Third place on the grid went to the Red Bull upstart Sebastian Vettel, fourth to BMW-Sauber's Robert Kubica, ahead of Nico Rosberg, who had set the pace throughout practice. Originally sixth and eighth were the fancied Toyotas of Timo Glock and Jarno Trulli, ahead of Kimi Raikkonen in the second Ferrari and Vettel's partner, local boy Mark Webber. But after qualifying the two Toyotas were moved to the back of the grid when their rear wings were found to contravene rules on flexibility, while Williams withdrew a protest against the sidepod design of the Ferrari and Red Bull cars.

Brawn had been the pacesetters ever since they started testing, but going fast in the winter is not always the same as going fast at races. "It seemed like a lot of cars were setting a similar pace, which is what surprised me," Button admitted, but some may have been running light on fuel, planning three refuelling stops instead of the usual two.

The Brawns maintained their dominance, some of which is due to a trick design of diffuser that had Ferrari, Red Bull and Renault up in arms on Thursday until the race stewards said the cars were legal.
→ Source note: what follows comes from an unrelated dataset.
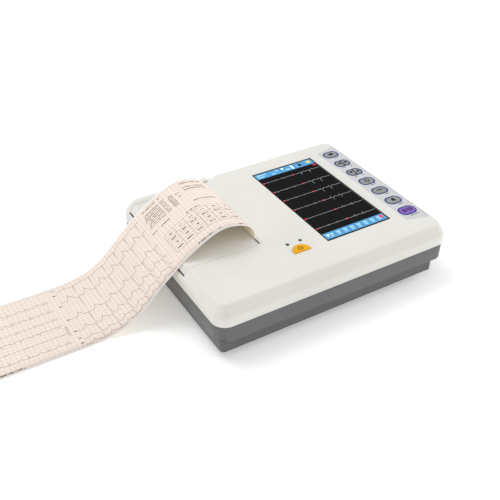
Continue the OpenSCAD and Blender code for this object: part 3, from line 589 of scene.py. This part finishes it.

The latter three teams have protested, and the matter will be settled once and for all by the FIA International Court of Appeal in Paris on 14 April, after next weekend's Malaysian GP, but for now the "D class" cars were free to exploit their designers' cunning.

"The last five or six months for us have been so tough," Button said, "so going from not having a drive, or any future in racing, to putting it on pole here is just amazing." He played second fiddle to Barrichello when they ran low fuel loads in the first and second qualifying sessions, but came into his own in the third, when teams run with race fuel loads.

"This morning the pace seemed to be pretty good and I was reasonably happy," Button continued, "but you don't know other people's pace until qualifying, and they seemed closer than I'd thought. I was struggling on low fuel, couldn't get the car right, and then it felt more normal with fuel aboard for the final session.

"It's been a long time since we had a car that's been competitive, since we got pole here in 2006. There's been a lot of people who've stood beside us and a few who don't believe in us any more, but the team do and that's what mattered. It's a good car, but you still have to get the most from it."

What greater contrast could there have been in fortunes for Button and Hamilton? The latter's qualifying was a disaster as a broken gear forced a gearbox change. "Something broke on the rear of my car on my second flying lap in Q1 [the first qualifying session]," Lewis explained. "I just lost all drive in the gearbox and couldn't continue. But I'm determined to drive an attacking race – we'll have some fun."

With a 5pm start here the race is run almost in the twilight zone. "It'll be difficult with shade and low sun, and this is a park circuit, so there's a lot of trees with sun shining through them," Button said reflectively. "But it's obviously easier from the front than from the back."

How long he has waited to be in a position to say that.